3. Initiation Tablet
If you managed to rescue your Initiation Tablet from the storage shelves in the Temple before you left, that was a second miracle. You really deserve to be on the outside. DESTROY THAT TOO! Carry out the same process as indicated for statues above.
Your personal self …ouch! It cost you thousands of euro. This is going to be a difficult one. It will be the real test of whether or not you are psychologically free.
Energetically discharge the Self, then scoop out all the resin layers and circuits. If you had a ruby or diamond put in, save it to sell later on but it is probably worth almost nothing. Take the case to a gold dealer and sell it to be melted down. Gold is now worth more than 1,000 dollars an ounce and if you wait a little longer the price will rise even higher.
Are you horrified? You are probably very attached to that object but remember it is only layers of nail polish covered in ink squiggles. What possible use can it have? Sell the gold and be done with it! The same applies to your Horus, Selfic pen, Stiloself and Slitta.
OK…If you really must keep them, wrap them in aluminum foil and black cloth and put them somewhere safe, a long way from where you live, until you find the courage.
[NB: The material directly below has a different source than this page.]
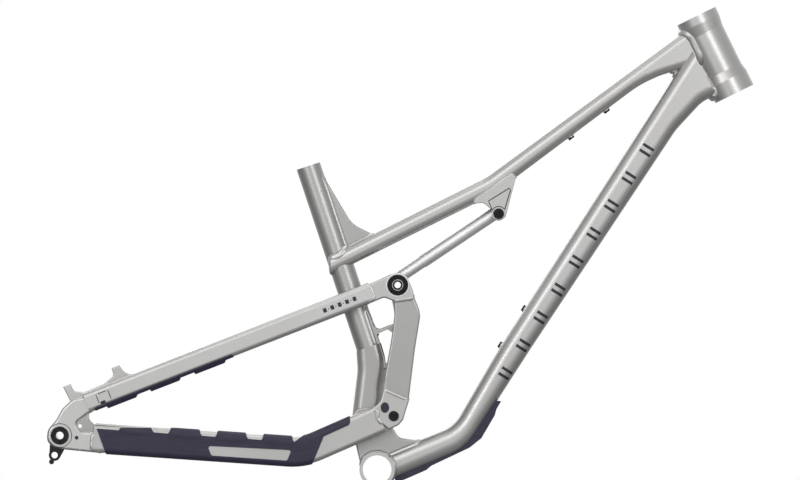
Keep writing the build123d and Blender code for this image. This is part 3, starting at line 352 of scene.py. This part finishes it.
# The studio is plain white where the camera sees it. As light it is brightest at mid height and dims
# towards both ends of the bicycle.
STUDIO_STRENGTH = 1.75
STUDIO_LEVELS = ((0.30, 0.20), (0.50, 0.46), (0.64, 0.52), (0.92, 0.28))
END_LEVEL = 0.42
world = bpy.data.worlds.new("studio")
bpy.context.scene.world = world
world.use_nodes = True
world.node_tree.nodes.clear()
sky = Tree(world.node_tree)
seen = sky.add("ShaderNodeBackground")
seen.inputs["Color"].default_value = WHITE
lit = sky.add("ShaderNodeBackground")
lit.inputs["Strength"].default_value = STUDIO_STRENGTH
split = sky.add("ShaderNodeSeparateXYZ")
sky.link(sky.add("ShaderNodeTexCoord").outputs["Generated"], split.inputs["Vector"])
by_height = sky.ramp(
    sky.spread(split.outputs["Z"], 0.0, 1.0, start=-1.0),
    [(position, (level, level, level)) for position, level in STUDIO_LEVELS],
)
off_axis = sky.math("MAXIMUM", sky.math("ABSOLUTE", split.outputs["Y"]), split.outputs["Z"])
shade = sky.mix(by_height, sky.spread(off_axis, END_LEVEL, 1.0), share=1.0, blend="MULTIPLY")
sky.link(shade, lit.inputs["Color"])
choose = sky.add("ShaderNodeMixShader")
sky.link(sky.add("ShaderNodeLightPath").outputs["Is Camera Ray"], choose.inputs["Fac"])
for background, socket in ((lit, choose.inputs[1]), (seen, choose.inputs[2])):
    sky.link(background.outputs["Background"], socket)
sky.link(choose.outputs["Shader"], sky.add("ShaderNodeOutputWorld").inputs["Surface"])


# ---------------------------------------------------------------- mesh helpers
JOIN_DISTANCE = 2e-6
MESHES = {}


def piece(name, mesh, material, body):
    """Links a finished mesh as a visible piece that rides on a body."""
    obj = bpy.data.objects.new(name, mesh)
    bpy.context.scene.collection.objects.link(obj)
    mesh.materials.append(MATERIALS[material])
    for polygon in mesh.polygons:
        polygon.use_smooth = True
    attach(obj, body)
    return obj


def bare_mesh(name, verts, faces):
    """A mesh from its corners and faces."""
    mesh = bpy.data.meshes.new(name)
    mesh.from_pydata(verts, [], faces)
    return mesh


def outward_mesh(name, verts, faces):
    """A closed mesh from its corners and faces, with its normals turned outward."""
    mesh = bare_mesh(name, verts, faces)
    made = bmesh.new()
    made.from_mesh(mesh)
    bmesh.ops.recalc_face_normals(made, faces=made.faces)
    made.to_mesh(mesh)
    made.free()
    return mesh


def ring_faces(count, row, closed=True):
    """The quads that join each ring of row corners to the next one, and the last to the first if closed."""
    faces = []
    for i in range(count if closed else count - 1):
        j = (i + 1) % count
        for k in range(row):
            n = (k + 1) % row
            faces.append((i * row + k, i * row + n, j * row + n, j * row + k))
    return faces


def joined(node):
    """A node's mesh with its split vertices joined, as a bmesh with its search tree, made once."""
    if node not in MESHES:
        made = bmesh.new()
        made.from_mesh(NODES[node].data)
        bmesh.ops.remove_doubles(made, verts=made.verts, dist=JOIN_DISTANCE)
        made.verts.index_update()
        made.verts.ensure_lookup_table()
        made.faces.ensure_lookup_table()
        MESHES[node] = (made, BVHTree.FromBMesh(made))
    return MESHES[node]


# ---------------------------------------------------------------- weld beads
# Two faces touch where they lie this close and look at each other, by the product of their normals.
TOUCH = 0.0020
FACING = -0.6
# A seam's edge path, evened out and smoothed.
SHORTEST_CHAIN = 4
FEWEST_POINTS = 8
SHORT_OF_END = 0.999999
PATH_PASSES = 4
# A bead: its steps along the seam and across it, and how far its toes and root sink into the metal.
BEAD_STEP = 0.0009
BEAD_CUTS = 9
TOE_PASSES = 12
TOE_SUNK = 0.00012
ROOT_SUNK = 0.0006
FLAT_FOLD = 0.2
# Its crown, as shares of its leg: the mean height, the ripples and a slow drift. Open ends taper off.
CROWN_SHARE = 0.20
RIPPLE_SHARE = 0.07
RIPPLE_PITCH = 0.0026
DRIFT_SHARE = 0.03
DRIFT_RATE = 0.041
END_TAPER = 5.0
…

Gold and silver selfic jewelry can be sold for its metal value too. Make sure it will be melted down though and not sold as jewelry to someone else. If necessary damage it first.
Bracelets and Selfs of all kinds should be discharged and broken up, cut into pieces and thrown away in metal recycling bins. That includes the Spheroself you paid 5-10,000 euro for. Don’t imagine you will ever get your money back. You have not paid for the materials, you have paid for Falco’s ‘energetic preparation’ of the instrument. It is basically worthless. Dismantle it. Destroy the glass sphere and cut the copper spirals into pieces. Some people have resorted to burying Spheroselfs to be rid of them but taking them apart is much more effective; that way there is no danger of some curious archaeologist digging them up and activating them next century.
Remember Tolkien’s ‘Lord of the Rings’? Such objects are best dealt with straight away before they cause trouble for future generations of hobbits.
5. Selfic Paintings
Falco’s paintings. Another expensive mistake! Take them off your walls and send them back to the gallery to be sold. Falco will take 20% of the sale but at least you will be free of the things. If you cannot send them back wrap them in aluminum foil and black cloth and store then somewhere energetically safe. Better still BURN them! That might take a little extra courage but I guarantee it will make you feel strangely liberated afterward!
It’s against my religion to burn books but sometimes drastic measures are needed. This is not meant to be universal censorship of the word of Airaudi…it is simply an act of personal liberation.
Discharge and burn all of Falco’s books…Yes ALL of them: the Three books of the Initiate (especially those), the Myth of the Sapphire Masks and without doubt the Synchronic Book and The Horusian Way.
For good measure you could also include: Damanhur- The Temples of Humankind by Esperide Ananas and Jeff Merrifield’s Damanhur – The Story of the extraordinary Italian artistic and spiritual community. BURN the lot.
While you are having a fire throw on all your old QDqs, QDfs, Virtual Journals, course brochures, course notes, Olami literature, Falco’s tarot, dream schemes, etc. and anything else you can find that directly relates to Damanhur.
7. Crediti coins
Spend any old coins you have, give them to a guest or better still an impoverished Damanhurian (let’s face it there are lots to choose from) or if they are silver or gold sell them to be melted down. Remember all coins were magically and energetically prepared…better to be rid of those too.
You should be feeling much better already…
If your children had any of the aforementioned things dispose of them in exactly the same way.
Remove every trace of objects with a ritual significance that I may not have included, for example: your spheres’ stone, mission stone, shoes with magic signs, pentacles, Damanhurian clothes, Battle souvenirs, Horusiadi trophies, anything in fact that magically links you to Damanhur.
Is this asking too much?
Do you really want to be free of it all?
Perhaps Giorgio was right when he wrote: ‘Once Damanhur is in your system it’s hard to get it out’.
One last thing: take some photographs of your cleansing operation and send them to DIO.
They can then be published on the site.
You can do it!
p.s. A word to the wise:
Keep in a safe place any official documents that could be useful in legal proceedings for example: personal diaries, records of internal earnings, Nucleo accounts, contracts and letters to and from the King Guides etc. You never know they might just come in handy one day.